Sinclair could have called a cab, gone home, got his wallet and returned. He could have left the car and taken a bus home. He could have walked. But not "Don't You Know Me" Gord. He was driving.

Told he could go if he left behind something of value, he retrieved his "plastic-wrapped registration" and flung it at the woman's head. Oh, yeah, he says he flung it at the wall behind her head. You split that hair. He almost did.


He did come back with the money for the gas and with a fresh load of venom. He resumed arguing with the girl. He finally left when the gas jockey jumped in to protect the "petite" girl and she got out from behind the counter to see him out the door.

Oh dear. What have I done? "By the time I got home, I was more angry at myself than anyone else," he claims.

Yes, we write with some doubt about Sinc's contrition.

For it seems to have blossomed only when the police showed up at his door the following Saturday. That's when he decided he should apologize for his behaviour.

Sinclair has been in the business long enough. He knew that news of the police visit would leak out. He had to get ahead of the curve the only way he could, write his version. His, the only version, of course.

But he couldn't restrain himself completely. After all, columnists get the last word, right?
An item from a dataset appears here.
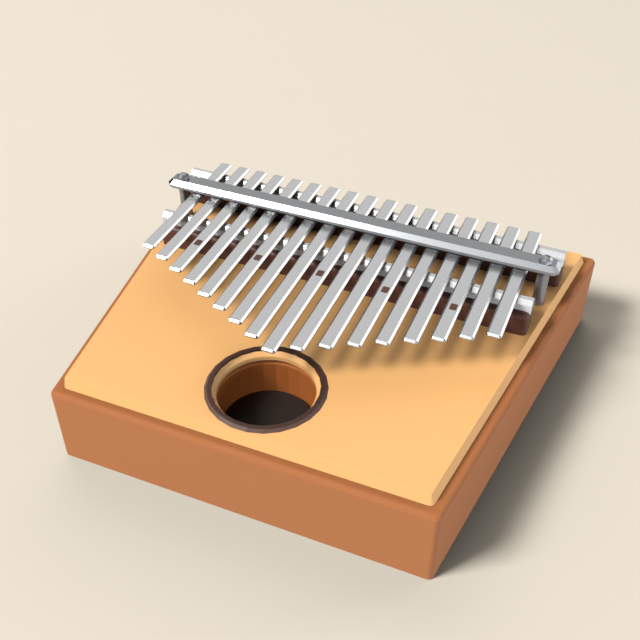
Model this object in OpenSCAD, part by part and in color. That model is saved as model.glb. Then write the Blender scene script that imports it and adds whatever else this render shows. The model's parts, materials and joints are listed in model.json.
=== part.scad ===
// Kalimba: seventeen spring-steel tines on a hollow wooden sound box.
// X runs left to right, Y from the player's edge to the back, Z up.
// The origin is the centre of the flat bottom.

/* [Sound box] */
// Length of the box, front to back
box_l = 130; // [120:1:150]
// Width of the box at the player's edge
front_w = 120; // [112:1:150]
// Width of the box at the back edge
rear_w = 157.2; // [150:0.1:180]
// Height of the box without the soundboard
box_h = 27.3; // [24:0.1:36]
// Bevel along every edge of the box
box_bevel = 1.6; // [0.4:0.1:3]
// Thickness of the two side walls
side_wall = 14; // [13:0.5:18]
// Thickness of the front and the back wall
end_wall = 10; // [8:0.5:14]
// Thickness of the box's top over the chamber
roof_t = 5; // [3:0.5:7]
// Thickness of the plate that closes the chamber below
back_t = 3; // [2:0.5:5]
// Width of the step that the back plate is glued in
rebate_w = 4; // [2:0.5:6]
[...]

* The mystery man who vouched for him goes unidentified. Was he a friend of Sinclair's?
* The registration is whipped at the wall, not her face.
* She blamed him for throwing it "at" her. What's she know? "I said I didn't throw it "at" her, I threw it over her head."
* The gas jockey "chirped" in. No bias in that choice of verb.
* The gas jockey accused Sinclair, a tall, imposing man, of being a bully. What's he know? The petite woman behind the counter wasn't too scared to step out from the behind the counter, was she, snaps Sinclair.

He eventually apologized to her, but he couldn't help taking one last cheap shot at her in the column. The confrontation at the gas station ended when "(She) sent me on my way with this: I hope you have an accident."
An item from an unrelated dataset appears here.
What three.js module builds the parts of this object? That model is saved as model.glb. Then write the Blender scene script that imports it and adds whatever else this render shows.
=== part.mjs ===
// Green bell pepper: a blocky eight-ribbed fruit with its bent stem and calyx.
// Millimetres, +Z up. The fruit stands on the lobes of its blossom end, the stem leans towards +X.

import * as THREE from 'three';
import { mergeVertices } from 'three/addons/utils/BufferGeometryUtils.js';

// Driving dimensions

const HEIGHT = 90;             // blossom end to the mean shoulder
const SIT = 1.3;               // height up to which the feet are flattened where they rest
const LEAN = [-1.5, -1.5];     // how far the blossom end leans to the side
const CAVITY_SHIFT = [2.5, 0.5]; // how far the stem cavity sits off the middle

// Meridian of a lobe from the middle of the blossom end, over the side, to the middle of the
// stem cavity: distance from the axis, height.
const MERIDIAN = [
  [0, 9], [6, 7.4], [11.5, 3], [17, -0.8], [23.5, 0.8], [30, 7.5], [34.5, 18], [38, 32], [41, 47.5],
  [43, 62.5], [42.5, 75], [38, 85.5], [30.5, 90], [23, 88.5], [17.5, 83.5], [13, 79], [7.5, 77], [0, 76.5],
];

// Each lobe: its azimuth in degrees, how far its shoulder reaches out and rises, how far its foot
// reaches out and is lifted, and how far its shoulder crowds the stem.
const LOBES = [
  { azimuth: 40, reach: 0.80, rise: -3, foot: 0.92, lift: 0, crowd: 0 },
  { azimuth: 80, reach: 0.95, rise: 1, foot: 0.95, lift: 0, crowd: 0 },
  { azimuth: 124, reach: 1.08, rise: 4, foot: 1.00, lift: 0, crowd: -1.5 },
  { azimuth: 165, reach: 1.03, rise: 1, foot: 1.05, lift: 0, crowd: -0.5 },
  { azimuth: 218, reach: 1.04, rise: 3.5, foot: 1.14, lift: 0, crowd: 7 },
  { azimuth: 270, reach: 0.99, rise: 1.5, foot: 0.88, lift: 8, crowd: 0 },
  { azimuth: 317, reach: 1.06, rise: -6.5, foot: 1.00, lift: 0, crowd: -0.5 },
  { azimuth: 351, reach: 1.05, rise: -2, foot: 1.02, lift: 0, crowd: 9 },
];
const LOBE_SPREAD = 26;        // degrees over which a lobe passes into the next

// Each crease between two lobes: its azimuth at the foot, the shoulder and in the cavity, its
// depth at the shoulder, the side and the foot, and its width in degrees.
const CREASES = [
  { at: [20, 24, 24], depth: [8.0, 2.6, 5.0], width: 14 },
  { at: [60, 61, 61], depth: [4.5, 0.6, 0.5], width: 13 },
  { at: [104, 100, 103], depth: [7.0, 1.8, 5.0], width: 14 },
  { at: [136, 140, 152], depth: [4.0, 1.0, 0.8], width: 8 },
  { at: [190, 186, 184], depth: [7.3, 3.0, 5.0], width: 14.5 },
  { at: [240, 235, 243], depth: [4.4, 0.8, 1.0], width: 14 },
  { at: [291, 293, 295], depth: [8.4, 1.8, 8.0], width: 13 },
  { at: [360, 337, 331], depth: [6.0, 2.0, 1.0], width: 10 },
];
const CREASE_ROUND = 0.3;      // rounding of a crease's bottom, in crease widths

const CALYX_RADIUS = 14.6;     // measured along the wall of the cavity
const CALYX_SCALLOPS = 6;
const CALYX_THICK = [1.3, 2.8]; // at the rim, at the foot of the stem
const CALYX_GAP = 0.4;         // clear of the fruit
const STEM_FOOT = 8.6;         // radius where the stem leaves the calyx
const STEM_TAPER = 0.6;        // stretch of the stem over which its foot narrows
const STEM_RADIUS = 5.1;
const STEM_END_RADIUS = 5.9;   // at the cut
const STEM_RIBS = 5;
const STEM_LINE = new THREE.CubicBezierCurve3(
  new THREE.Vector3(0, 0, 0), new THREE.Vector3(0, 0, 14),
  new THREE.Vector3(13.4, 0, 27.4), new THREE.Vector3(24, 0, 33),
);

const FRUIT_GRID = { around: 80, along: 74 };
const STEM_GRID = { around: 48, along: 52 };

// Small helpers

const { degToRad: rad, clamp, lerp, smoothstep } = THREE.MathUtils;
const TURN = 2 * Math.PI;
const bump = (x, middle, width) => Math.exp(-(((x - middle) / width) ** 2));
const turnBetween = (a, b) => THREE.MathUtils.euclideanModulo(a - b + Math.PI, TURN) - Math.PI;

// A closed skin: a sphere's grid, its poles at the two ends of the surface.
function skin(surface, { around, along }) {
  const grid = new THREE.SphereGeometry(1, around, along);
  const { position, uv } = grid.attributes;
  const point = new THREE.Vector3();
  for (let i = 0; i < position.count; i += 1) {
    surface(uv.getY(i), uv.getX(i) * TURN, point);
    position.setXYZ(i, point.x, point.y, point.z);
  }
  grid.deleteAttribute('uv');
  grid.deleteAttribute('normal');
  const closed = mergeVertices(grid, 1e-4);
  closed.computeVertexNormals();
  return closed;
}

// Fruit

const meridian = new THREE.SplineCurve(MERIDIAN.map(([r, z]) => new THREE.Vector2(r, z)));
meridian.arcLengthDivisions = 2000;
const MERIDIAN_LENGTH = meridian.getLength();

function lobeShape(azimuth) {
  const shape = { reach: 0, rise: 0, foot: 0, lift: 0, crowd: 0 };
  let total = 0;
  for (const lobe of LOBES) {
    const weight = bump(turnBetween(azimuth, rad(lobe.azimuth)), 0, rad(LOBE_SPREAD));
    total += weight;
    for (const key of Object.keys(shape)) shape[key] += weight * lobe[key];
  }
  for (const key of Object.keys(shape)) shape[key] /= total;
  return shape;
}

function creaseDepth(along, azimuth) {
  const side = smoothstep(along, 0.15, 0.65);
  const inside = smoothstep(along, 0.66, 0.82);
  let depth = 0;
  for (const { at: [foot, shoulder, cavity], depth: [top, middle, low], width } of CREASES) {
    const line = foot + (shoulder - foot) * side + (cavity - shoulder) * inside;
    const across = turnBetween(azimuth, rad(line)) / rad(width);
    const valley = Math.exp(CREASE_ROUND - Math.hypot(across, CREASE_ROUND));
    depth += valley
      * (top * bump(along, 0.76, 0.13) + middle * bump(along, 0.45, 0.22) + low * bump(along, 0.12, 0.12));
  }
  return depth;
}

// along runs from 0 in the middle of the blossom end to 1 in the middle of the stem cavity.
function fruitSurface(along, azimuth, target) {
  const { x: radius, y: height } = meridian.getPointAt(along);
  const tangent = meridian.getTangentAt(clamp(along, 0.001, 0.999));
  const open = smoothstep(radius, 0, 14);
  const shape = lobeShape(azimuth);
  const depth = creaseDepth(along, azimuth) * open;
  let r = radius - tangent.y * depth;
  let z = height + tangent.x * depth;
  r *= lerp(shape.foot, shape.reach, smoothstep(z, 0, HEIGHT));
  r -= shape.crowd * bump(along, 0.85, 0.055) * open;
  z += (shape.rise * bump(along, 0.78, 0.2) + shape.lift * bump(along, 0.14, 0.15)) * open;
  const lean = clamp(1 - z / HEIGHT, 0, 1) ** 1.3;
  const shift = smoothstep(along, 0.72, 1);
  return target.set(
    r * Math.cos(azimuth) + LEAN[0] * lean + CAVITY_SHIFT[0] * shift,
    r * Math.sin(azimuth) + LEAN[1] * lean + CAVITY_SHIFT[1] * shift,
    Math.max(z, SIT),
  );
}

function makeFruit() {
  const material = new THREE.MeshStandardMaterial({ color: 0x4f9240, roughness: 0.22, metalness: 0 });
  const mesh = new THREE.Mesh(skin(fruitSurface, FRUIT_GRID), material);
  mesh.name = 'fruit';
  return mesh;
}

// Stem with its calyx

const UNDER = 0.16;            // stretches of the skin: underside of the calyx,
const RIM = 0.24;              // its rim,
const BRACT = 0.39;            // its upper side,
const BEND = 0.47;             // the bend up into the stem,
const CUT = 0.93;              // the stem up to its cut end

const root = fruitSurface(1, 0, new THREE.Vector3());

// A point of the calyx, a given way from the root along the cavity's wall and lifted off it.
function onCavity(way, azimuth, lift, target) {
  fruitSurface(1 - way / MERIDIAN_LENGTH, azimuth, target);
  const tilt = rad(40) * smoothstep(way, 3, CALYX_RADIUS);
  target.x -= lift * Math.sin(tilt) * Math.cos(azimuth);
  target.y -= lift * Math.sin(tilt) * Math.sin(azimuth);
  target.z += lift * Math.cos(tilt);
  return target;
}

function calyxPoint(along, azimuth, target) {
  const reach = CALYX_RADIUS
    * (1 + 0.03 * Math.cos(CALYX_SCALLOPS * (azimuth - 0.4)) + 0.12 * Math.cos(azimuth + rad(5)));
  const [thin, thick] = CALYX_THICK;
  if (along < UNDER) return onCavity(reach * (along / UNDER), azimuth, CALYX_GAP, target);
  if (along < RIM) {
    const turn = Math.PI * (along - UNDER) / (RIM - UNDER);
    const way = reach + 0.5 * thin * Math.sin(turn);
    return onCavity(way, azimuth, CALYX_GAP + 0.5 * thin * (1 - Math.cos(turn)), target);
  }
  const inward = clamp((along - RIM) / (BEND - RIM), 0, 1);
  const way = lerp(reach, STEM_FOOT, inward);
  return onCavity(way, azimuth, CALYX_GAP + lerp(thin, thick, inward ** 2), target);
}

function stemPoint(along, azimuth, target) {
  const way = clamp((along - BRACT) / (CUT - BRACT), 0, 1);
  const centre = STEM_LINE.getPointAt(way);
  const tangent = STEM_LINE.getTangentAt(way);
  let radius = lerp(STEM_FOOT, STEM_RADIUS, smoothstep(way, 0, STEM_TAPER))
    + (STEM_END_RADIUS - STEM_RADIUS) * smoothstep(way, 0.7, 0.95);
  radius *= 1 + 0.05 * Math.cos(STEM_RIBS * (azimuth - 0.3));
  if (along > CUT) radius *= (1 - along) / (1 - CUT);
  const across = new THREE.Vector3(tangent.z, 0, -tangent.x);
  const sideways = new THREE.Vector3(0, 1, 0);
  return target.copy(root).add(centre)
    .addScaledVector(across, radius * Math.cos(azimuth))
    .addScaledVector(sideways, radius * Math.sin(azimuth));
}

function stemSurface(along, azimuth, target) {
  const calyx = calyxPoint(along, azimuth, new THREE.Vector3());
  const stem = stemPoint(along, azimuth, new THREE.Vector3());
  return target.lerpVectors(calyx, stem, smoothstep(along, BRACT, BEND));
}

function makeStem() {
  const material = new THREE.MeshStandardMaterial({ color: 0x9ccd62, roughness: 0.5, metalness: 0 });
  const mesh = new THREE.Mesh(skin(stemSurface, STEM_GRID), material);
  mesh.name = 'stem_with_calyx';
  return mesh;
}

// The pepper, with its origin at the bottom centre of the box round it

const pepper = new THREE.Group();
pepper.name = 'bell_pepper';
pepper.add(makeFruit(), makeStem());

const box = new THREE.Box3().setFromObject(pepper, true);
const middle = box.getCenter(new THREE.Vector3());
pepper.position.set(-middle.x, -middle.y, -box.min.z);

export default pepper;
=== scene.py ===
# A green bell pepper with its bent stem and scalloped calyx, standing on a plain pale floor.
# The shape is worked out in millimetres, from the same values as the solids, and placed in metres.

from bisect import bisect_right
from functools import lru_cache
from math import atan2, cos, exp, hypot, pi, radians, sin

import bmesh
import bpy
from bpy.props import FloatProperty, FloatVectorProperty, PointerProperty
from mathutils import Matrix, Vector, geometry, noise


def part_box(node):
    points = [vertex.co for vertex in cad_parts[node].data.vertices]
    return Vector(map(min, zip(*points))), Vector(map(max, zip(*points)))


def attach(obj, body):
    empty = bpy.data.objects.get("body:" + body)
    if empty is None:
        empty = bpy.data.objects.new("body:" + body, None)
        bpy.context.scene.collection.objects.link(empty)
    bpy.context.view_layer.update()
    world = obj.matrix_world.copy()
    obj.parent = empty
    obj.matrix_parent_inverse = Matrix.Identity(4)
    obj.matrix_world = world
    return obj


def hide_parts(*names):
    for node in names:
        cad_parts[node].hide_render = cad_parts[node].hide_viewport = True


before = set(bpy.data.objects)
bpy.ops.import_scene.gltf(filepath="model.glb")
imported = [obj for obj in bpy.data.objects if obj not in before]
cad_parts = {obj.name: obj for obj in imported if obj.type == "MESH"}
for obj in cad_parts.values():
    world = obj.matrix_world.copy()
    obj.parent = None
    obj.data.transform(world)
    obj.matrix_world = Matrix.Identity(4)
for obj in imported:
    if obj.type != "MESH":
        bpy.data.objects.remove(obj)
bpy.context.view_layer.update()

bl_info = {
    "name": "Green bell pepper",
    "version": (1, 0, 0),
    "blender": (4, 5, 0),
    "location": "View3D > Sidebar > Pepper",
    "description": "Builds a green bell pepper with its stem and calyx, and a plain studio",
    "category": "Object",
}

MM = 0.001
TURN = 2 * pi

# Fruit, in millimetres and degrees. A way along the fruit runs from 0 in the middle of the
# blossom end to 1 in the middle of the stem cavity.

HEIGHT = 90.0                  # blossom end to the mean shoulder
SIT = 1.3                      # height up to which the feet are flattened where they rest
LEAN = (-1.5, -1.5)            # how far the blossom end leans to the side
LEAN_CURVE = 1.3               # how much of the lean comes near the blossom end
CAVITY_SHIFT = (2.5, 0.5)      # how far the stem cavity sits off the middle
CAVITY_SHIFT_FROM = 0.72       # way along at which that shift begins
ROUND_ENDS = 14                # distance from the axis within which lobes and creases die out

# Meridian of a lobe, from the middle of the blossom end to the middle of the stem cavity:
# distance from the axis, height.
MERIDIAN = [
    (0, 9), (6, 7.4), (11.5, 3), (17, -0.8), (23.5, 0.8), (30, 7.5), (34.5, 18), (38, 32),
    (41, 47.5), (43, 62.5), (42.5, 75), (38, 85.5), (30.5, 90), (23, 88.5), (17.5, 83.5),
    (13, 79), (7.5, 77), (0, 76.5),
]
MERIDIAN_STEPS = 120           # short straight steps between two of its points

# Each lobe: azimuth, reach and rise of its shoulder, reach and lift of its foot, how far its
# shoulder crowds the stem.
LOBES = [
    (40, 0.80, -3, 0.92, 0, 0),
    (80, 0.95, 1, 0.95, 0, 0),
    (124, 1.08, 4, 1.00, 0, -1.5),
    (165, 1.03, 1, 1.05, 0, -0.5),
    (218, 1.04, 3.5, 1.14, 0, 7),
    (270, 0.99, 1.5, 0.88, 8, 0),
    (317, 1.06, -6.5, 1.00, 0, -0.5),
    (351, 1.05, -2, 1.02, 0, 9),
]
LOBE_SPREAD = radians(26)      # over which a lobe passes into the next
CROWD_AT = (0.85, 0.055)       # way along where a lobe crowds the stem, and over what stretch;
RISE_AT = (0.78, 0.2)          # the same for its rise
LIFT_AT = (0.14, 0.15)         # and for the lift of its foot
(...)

Funny how he remembers her every word, but can't recall what the "nice man" who recognized him said.

Something about being in the newspaper, wasn't it?


None of this apparently warranted a "note from the editor." That, strangely, was reserved for Dallas Hansen.

Hansen, if you recall, got into a argument with staff at a liquor store when they asked for I.D. and he took umbrage. He told them he was going to write about the incident in his Winnipeg Free Press column. And he did, in the context of arguing for the privitization of liquor sales. He topped the column with a story about going to a liquor store with his girlfriend and both of them being refused service, him for not having I.D. and her for having expired identification.

The police were never called on Hansen because of his arguments with liquor store staff. Still, Bob Cox fired Hansen after the Liquor Commission complained and brought video of the incident for him to see.

The video showed no girlfriend. Hansen, and his girlfriend, said on his blog later that there were two liquor store incidents, one earlier with girlfriend, one later sans. Cox had even met the girlfriend at a staff party.

Cox said Hansen used profanity and made rude gestures. And he crossed the line when he traded on the name of the Free Press in a personal matter unrelated to any journalistic purpose.

Gordon Sinclair, on the other hand, had only had a "heated" argument with the staff of a service station, had thrown an object at the woman---repeat, woman---behind the counter, had been so threatening the gas jockey and an unidentified man stepped in to "cool things down", and had been visited by police who informed him he was barred from the gas station.

Then he wrote a column about what can only be described as "a personal matter unrelated to any journalism we are doing."


Cox apparently didn't phone the employees of the gas station for their version of what occurred, and whether any profanity had been used.

He didn't ask for the identify of the "nice man" who identified Sinclair as a Free Press columnist.

And he didn't care that Sinclair told the woman he wanted to write about what happened, which appears to be an imperceptible step from what Hansen told the employees at the liquor store.


And he didn't ask to see the video.

Service stations, like convenience stores, usually have video cameras.
Wouldn't it be interesting to see Gordon Sinclair in full fury.

The Winnipeg Free Press thought that prying into Mayor Sam Katz's sealed divorce records was good journalism.

Why isn't a public hissy fit by a prominent Winnipeg columnist of equal public interest ?

We'll just have to keep watching YouTube -- in case a certain "gas jockey" knows his way around the Internet.